HOW MANY PEOPLE? If all online interaction were this unassuming and peaceful, Call of Duty would probably double its already ridiculously high numbers. Only two players are allowed on screen at one time, but a person can jump in and out of your game at will. I sat and played this game from start to finish and did not even realize I had a human partner. I thought it was an AI that was helping me until I finished the game and found out I played with not one, but seven different people during my one game. At one point I had paused to answer a text and during that time, the partner I had left me. I thought I caught up to them, but it was someone new. In an area where I had to flood a temple, my partner remained at the bottom and when I reached the top, new partner. Not even realizing this until the end was a really cool feature of the game and considering the short comings of PSN in terms of in-game chat, this game’s setup for co-op is incredible.

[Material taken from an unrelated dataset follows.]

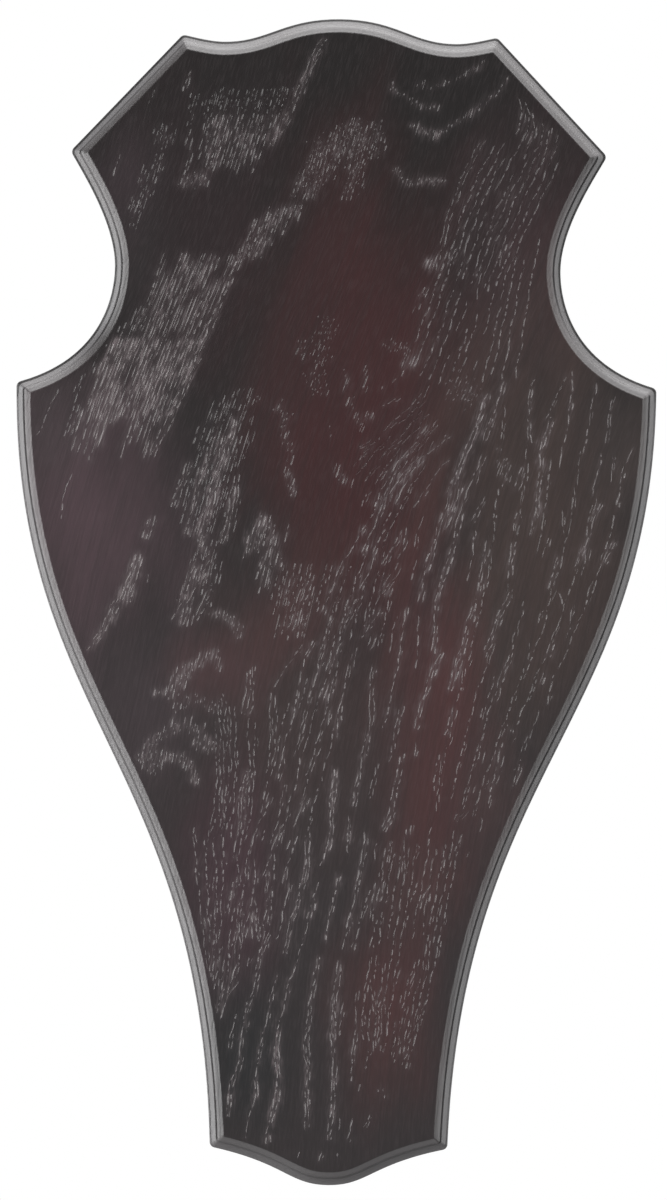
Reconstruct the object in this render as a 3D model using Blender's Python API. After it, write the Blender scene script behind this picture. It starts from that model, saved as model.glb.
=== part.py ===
"""Antler mounting plaque: a shield-shaped oak board with an ogee-moulded front edge.

Metres, +Z up. The flat back lies on the plane Y = 0 and the front faces -Y. The origin is
the middle of the back, halfway between the crest and the bottom tip, against the wall.
"""

import math
from collections import namedtuple

import bmesh
import bpy
from mathutils import Vector

# Board
BOARD_HEIGHT = 0.240
BOARD_THICKNESS = 0.015

# Full widths of the outline, from the top down: the dips beside the crest, the two top
# corners, the points below them, the hollowed neck, the shoulders and the foot
DIP_WIDTH = 0.0476
BROW_WIDTH = 0.0647
EAR_WIDTH = 0.1104
NECK_WIDTH = 0.0917
SHOULDER_WIDTH = 0.1317
FOOT_WIDTH = 0.0489

# Steps in height from each of those to the next
CREST_ABOVE_DIP = 0.00488
BROW_ABOVE_DIP = 0.00138
BROW_ABOVE_EAR = 0.0242
EAR_ABOVE_NECK = 0.0237
NECK_ABOVE_SHOULDER = 0.0240
FOOT_ABOVE_TIP = 0.0077

# Curves of the outline: the heading in degrees, and the pull as a share of the chord, at
# the start and at the end. Heading 0 runs outward along +X, and -90 runs straight down.
Curve = namedtuple("Curve", "start_heading start_pull end_heading end_pull")
CREST_CURVE = Curve(0, 0.484, 0, 0.371)
BROW_CURVE = Curve(0, 0.339, 12, 0.264)
UPPER_HOLLOW_CURVE = Curve(-118, 0.168, -90, 0.360)
LOWER_HOLLOW_CURVE = Curve(-90, 0.156, -15, 0.607)
SIDE_CURVE = Curve(-90, 0.428, -91.7, 0.493)
BASE_CURVE = Curve(-168.5, 0.627, -180, 0.321)

# Moulding, from the outer edge inward: a narrow lip, a hollow cove, then a round
LIP_WIDTH = 0.0003
COVE_RADIUS = 0.0012
ROUND_RADIUS = 0.0012

# Keyhole slot in the back, for a screw head
KEYHOLE_BELOW_CREST = 0.024
ENTRY_DIAMETER = 0.010
SCREW_SLOT_WIDTH = 0.005
SCREW_TRAVEL = 0.013
KEYHOLE_LIP = 0.0026
HEAD_SPACE = 0.0046

# Fineness of the faceted curves
OUTLINE_STEP = 0.0025
MOULDING_STEPS = 5
CIRCLE_STEPS = 24
CROSSING_STEPS = 48
CUTTER_OVERRUN = 0.001

# Dark stained oak under a satin lacquer
OAK_COLOUR = (0.040, 0.033, 0.032, 1.0)
OAK_ROUGHNESS = 0.42

MOULDING_DEPTH = COVE_RADIUS + ROUND_RADIUS
CREST_HEIGHT = BOARD_HEIGHT / 2
KEYHOLE_DEPTH = KEYHOLE_LIP + HEAD_SPACE


def heading_vector(degrees):
    """The unit direction in the (x, z) plane for a heading."""
    angle = math.radians(degrees)
    return Vector((math.cos(angle), math.sin(angle)))


def bezier(start, end, curve):
    """A function of a share from 0 to 1 that gives a curve's point and direction."""
    chord = (end - start).length
    first = start + heading_vector(curve.start_heading) * curve.start_pull * chord
    second = end - heading_vector(curve.end_heading) * curve.end_pull * chord

    def at(share):
        rest = 1 - share
        point = (start * rest**3 + first * 3 * rest**2 * share
                 + second * 3 * rest * share**2 + end * share**3)
        direction = ((first - start) * rest**2 + (second - first) * 2 * rest * share
                     + (end - second) * share**2)
        return point, direction.normalized()

    return at


def straight(start, end):
    """The same kind of function for a straight line."""
    direction = (end - start).normalized()
    return lambda share: (start.lerp(end, share), direction)


def joined(first, second):
    """Two curves that meet smoothly, as one function."""
    def at(share):
        if share < 0.5:
            return first(share * 2)
        return second(share * 2 - 1)
    return at


def half_outline_spans():
    """The right half of the outline, from the crest down to the bottom tip.

    Each span is smooth, and neighbouring spans meet at a corner of the board.
    """
    crest = Vector((0, CREST_HEIGHT))
    dip = Vector((DIP_WIDTH / 2, crest.y - CREST_ABOVE_DIP))
    brow = Vector((BROW_WIDTH / 2, dip.y + BROW_ABOVE_DIP))
    ear = Vector((EAR_WIDTH / 2, brow.y - BROW_ABOVE_EAR))
    neck = Vector((NECK_WIDTH / 2, ear.y - EAR_ABOVE_NECK))
    shoulder = Vector((SHOULDER_WIDTH / 2, neck.y - NECK_ABOVE_SHOULDER))
    tip = Vector((0, -CREST_HEIGHT))
    foot = Vector((FOOT_WIDTH / 2, tip.y + FOOT_ABOVE_TIP))
    return [
        joined(bezier(crest, dip, CREST_CURVE), bezier(dip, brow, BROW_CURVE)),
        straight(brow, ear),
        joined(bezier(ear, neck, UPPER_HOLLOW_CURVE),
               bezier(neck, shoulder, LOWER_HOLLOW_CURVE)),
        bezier(shoulder, foot, SIDE_CURVE),
        bezier(foot, tip, BASE_CURVE),
    ]


def inset_point(span, share, inset):
    """A point of a span moved into the board by the inset, square to the edge."""
    point, direction = span(share)
    inward = Vector((direction.y, -direction.x))
    return point + inward * inset


def crossing(first_a, first_b, second_a, second_b):
    """The shares at which two straight segments cross, or None."""
    first = first_b - first_a
    second = second_b - second_a
    turn = first.cross(second)
    if abs(turn) < 1e-15:
        return None
    gap = second_a - first_a
    along_first = gap.cross(second) / turn
    along_second = gap.cross(first) / turn
    if 0 <= along_first <= 1 and 0 <= along_second <= 1:
        return along_first, along_second
    return None


def mitre_shares(before, after, inset):
    """Where two inset spans cross near their corner: a share of each."""
    if inset == 0:
        return 1.0, 0.0
    shares = [i / CROSSING_STEPS for i in range(CROSSING_STEPS + 1)]
    before_points = [inset_point(before, 1 - share, inset) for share in shares]
    after_points = [inset_point(after, share, inset) for share in shares]
    for i, before_pair in enumerate(zip(before_points, before_points[1:])):
        for j, after_pair in enumerate(zip(after_points, after_points[1:])):
            found = crossing(*before_pair, *after_pair)
            if found:
                return 1 - (i + found[0]) / CROSSING_STEPS, (j + found[1]) / CROSSING_STEPS
    return 1.0, 0.0


def span_steps(span):
    """How many facets a span takes: one where it is straight."""
    points = [span(i / CROSSING_STEPS)[0] for i in range(CROSSING_STEPS + 1)]
    length = sum((b - a).length for a, b in zip(points, points[1:]))
    if length - (points[-1] - points[0]).length < 1e-6:
        return 1
    return math.ceil(length / OUTLINE_STEP)


def outline_loop(spans, inset):
    """The whole outline moved inward by the inset, mitred at its corners, as (x, z)."""
    mitres = [mitre_shares(a, b, inset) for a, b in zip(spans, spans[1:])]
    starts = [0.0] + [mitre[1] for mitre in mitres]
    ends = [mitre[0] for mitre in mitres] + [1.0]
    half = []
    for span, start, end in zip(spans, starts, ends):
        steps = span_steps(span)
        for step in range(steps):
            share = start + (end - start) * step / steps
            half.append(inset_point(span, share, inset))
    tip = inset_point(spans[-1], 1.0, inset)
    half[0].x = 0
    tip.x = 0
    mirrored = [Vector((-point.x, point.y)) for point in reversed(half[1:])]
    return half + [tip] + mirrored


def moulding_profile():
    """The moulding's section from the outer edge inward, as (inset, depth below the face)."""
    profile = [(0.0, MOULDING_DEPTH)]
    quarter = math.pi / 2
    for step in range(MOULDING_STEPS + 1):
        angle = quarter * step / MOULDING_STEPS
        inset = LIP_WIDTH + COVE_RADIUS * math.sin(angle)
        profile.append((inset, MOULDING_DEPTH - COVE_RADIUS * (1 - math.cos(angle))))
    for step in range(1, MOULDING_STEPS + 1):
        angle = quarter * step / MOULDING_STEPS
        inset = LIP_WIDTH + COVE_RADIUS + ROUND_RADIUS * (1 - math.cos(angle))
        profile.append((inset, ROUND_RADIUS * (1 - math.sin(angle))))
    return profile


def oak_material():
    """Dark stained oak under a satin lacquer."""
    material = bpy.data.materials.new("dark_oak")
    material.use_nodes = True
    shader = material.node_tree.nodes["Principled BSDF"]
    shader.inputs["Base Color"].default_value = OAK_COLOUR
    shader.inputs["Roughness"].default_value = OAK_ROUGHNESS
    shader.inputs["Metallic"].default_value = 0.0
    return material


def add_object(name, mesh):
    """Put a mesh in the scene under a name."""
    mesh.name = name
    new = bpy.data.objects.new(name, mesh)
    bpy.context.scene.collection.objects.link(new)
    return new


def add_cutter(name, outline, front, back):
    """A closed prism along Y over an outline of (x, z) points, used only to cut."""
    bm = bmesh.new()
    face = bm.faces.new([bm.verts.new((point.x, front, point.y)) for point in outline])
    grown = bmesh.ops.extrude_face_region(bm, geom=[face])
    moved = [item for item in grown["geom"] if isinstance(item, bmesh.types.BMVert)]
    bmesh.ops.translate(bm, verts=moved, vec=(0, back - front, 0))
    bmesh.ops.recalc_face_normals(bm, faces=bm.faces)
    mesh = bpy.data.meshes.new(name)
    bm.to_mesh(mesh)
    bm.free()
    cutter = add_object(name, mesh)
    cutter.hide_render = True
    cutter.display_type = "WIRE"
    return cutter


def arc(centre, radius, start_degrees, sweep_degrees):
    """Points round part of a circle, with its two ends."""
    steps = round(CIRCLE_STEPS * abs(sweep_degrees) / 360)
    points = []
    for step in range(steps + 1):
        angle = math.radians(start_degrees + sweep_degrees * step / steps)
        points.append(centre + Vector((math.cos(angle), math.sin(angle))) * radius)
    return points


def keyhole_cutters():
    """Three cutters that make the slot: the entry, the screw's slot and the space behind."""
    rest = Vector((0, CREST_HEIGHT - KEYHOLE_BELOW_CREST))
    entry = rest - Vector((0, SCREW_TRAVEL))
    head_radius = ENTRY_DIAMETER / 2
    slot_radius = SCREW_SLOT_WIDTH / 2
    entry_outline = arc(entry, head_radius, 0, 360)[:-1]
    head_outline = arc(rest, head_radius, 0, 180) + arc(entry, head_radius, 180, 180)
    slot_outline = arc(rest, slot_radius, 0, 180) + [
        entry + Vector((-slot_radius, 0)),
        entry + Vector((slot_radius, 0)),
    ]
    slot_front = -(KEYHOLE_LIP + KEYHOLE_DEPTH) / 2
    return [
        add_cutter("keyhole_entry_cutter", entry_outline, -KEYHOLE_DEPTH, CUTTER_OVERRUN),
        add_cutter("keyhole_head_cutter", head_outline, -KEYHOLE_DEPTH, -KEYHOLE_LIP),
        add_cutter("keyhole_slot_cutter", slot_outline, slot_front, CUTTER_OVERRUN),
    ]


def add_plaque_board():
    """The board: rings of points from the back edge to the moulding's inner edge."""
    spans = half_outline_spans()
    profile = moulding_profile()
    sections = [(0.0, 0.0)]
    sections += [(inset, depth - BOARD_THICKNESS) for inset, depth in profile]
    bm = bmesh.new()
    rings = []
    for inset, y in sections:
        loop = outline_loop(spans, inset)
        rings.append([bm.verts.new((point.x, y, point.y)) for point in loop])
    for outer, inner in zip(rings, rings[1:]):
        for i in range(len(outer)):
            j = (i + 1) % len(outer)
            bm.faces.new((outer[i], outer[j], inner[j], inner[i]))
    bm.faces.new(rings[0])
    bm.faces.new(rings[-1])
    bmesh.ops.recalc_face_normals(bm, faces=bm.faces)
    mesh = bpy.data.meshes.new("plaque_board")
    bm.to_mesh(mesh)
    bm.free()
    mesh.shade_smooth()
    mesh.set_sharp_from_angle(angle=math.radians(35))
    mesh.materials.append(oak_material())
    board = add_object("plaque_board", mesh)
    for cutter in keyhole_cutters():
        cut = board.modifiers.new(cutter.name, "BOOLEAN")
        cut.operation = "DIFFERENCE"
        cut.solver = "EXACT"
        cut.object = cutter
    return board


for old in list(bpy.data.objects):
    bpy.data.objects.remove(old, do_unlink=True)

add_plaque_board()
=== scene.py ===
import math
from collections import namedtuple

import bmesh
import bpy
import numpy as np
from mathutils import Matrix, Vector, geometry


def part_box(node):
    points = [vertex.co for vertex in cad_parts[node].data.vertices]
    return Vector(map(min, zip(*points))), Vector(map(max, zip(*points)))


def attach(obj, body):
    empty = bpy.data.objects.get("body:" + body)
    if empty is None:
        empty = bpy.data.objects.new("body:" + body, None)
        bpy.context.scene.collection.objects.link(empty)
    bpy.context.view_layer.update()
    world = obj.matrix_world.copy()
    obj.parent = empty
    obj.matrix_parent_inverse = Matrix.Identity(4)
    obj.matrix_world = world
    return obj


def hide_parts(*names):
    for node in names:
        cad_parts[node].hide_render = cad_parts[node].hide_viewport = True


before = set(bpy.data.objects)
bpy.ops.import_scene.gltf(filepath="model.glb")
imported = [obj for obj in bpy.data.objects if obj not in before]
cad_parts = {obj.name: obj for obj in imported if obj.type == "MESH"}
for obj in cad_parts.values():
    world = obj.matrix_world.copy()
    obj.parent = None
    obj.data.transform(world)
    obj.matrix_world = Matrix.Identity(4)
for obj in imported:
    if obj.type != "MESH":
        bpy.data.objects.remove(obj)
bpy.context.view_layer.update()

MM = 0.001

# The model's box, straight after loading
board_low, board_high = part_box("plaque_board")

BOARD_HEIGHT = board_high.z - board_low.z
SHOULDER_WIDTH = board_high.x - board_low.x
FACE_Y = board_low.y
CREST_HEIGHT = BOARD_HEIGHT / 2

# The rest of the outline, as full widths and steps in height
DIP_WIDTH = 0.0476
BROW_WIDTH = 0.0647
EAR_WIDTH = 0.1104
NECK_WIDTH = 0.0917
FOOT_WIDTH = 0.0489
CREST_ABOVE_DIP = 0.00488
BROW_ABOVE_DIP = 0.00138
BROW_ABOVE_EAR = 0.0242
EAR_ABOVE_NECK = 0.0237
NECK_ABOVE_SHOULDER = 0.0240
FOOT_ABOVE_TIP = 0.0077

# Headings in degrees and pulls as shares of the chord, at the start and at the end
Curve = namedtuple("Curve", "start_heading start_pull end_heading end_pull")
CREST_CURVE = Curve(0, 0.484, 0, 0.371)
BROW_CURVE = Curve(0, 0.339, 12, 0.264)
UPPER_HOLLOW_CURVE = Curve(-118, 0.168, -90, 0.360)
LOWER_HOLLOW_CURVE = Curve(-90, 0.156, -15, 0.607)
SIDE_CURVE = Curve(-90, 0.428, -91.7, 0.493)
BASE_CURVE = Curve(-168.5, 0.627, -180, 0.321)

# Moulding, from the outer edge inward
LIP_WIDTH = 0.0003
COVE_RADIUS = 0.0012
ROUND_RADIUS = 0.0012
MOULDING_DEPTH = COVE_RADIUS + ROUND_RADIUS
MOULDING_WIDTH = LIP_WIDTH + COVE_RADIUS + ROUND_RADIUS
LIP_ARRIS = 0.00012
BACK_ARRIS = 0.0004
OUTER_CORNER_RADIUS = 0.0012
INNER_CORNER_RADIUS = 0.0004
ROUND_EASE = 0.0003
COVE_CURVE = Curve(-37, 0.36, -89, 0.36)
ROUND_CURVE = Curve(-89, 0.36, -38, 0.36)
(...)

If all games looked half this good, I probably would complain (a little) less about price tags. Even this one is a bit hefty; $15 for a game you can literally finish in two hours is a lot. The thing is that you are highly unlikely to play this game only once. In part because the game is so short, gamers are likely to replay it a few times. Exploration, trophy hunting and just experiencing a great game again will bring players back. Journey reminds of old coin-op games where the game would go back to the beginning after beating the final boss or passing the final stage. I really have nothing bad to say about this game. It is not difficult, it is something you can pick up and not have to commit a lot of time to and it’s cheap. I cannot stress enough that PSN shoppers should pick this up.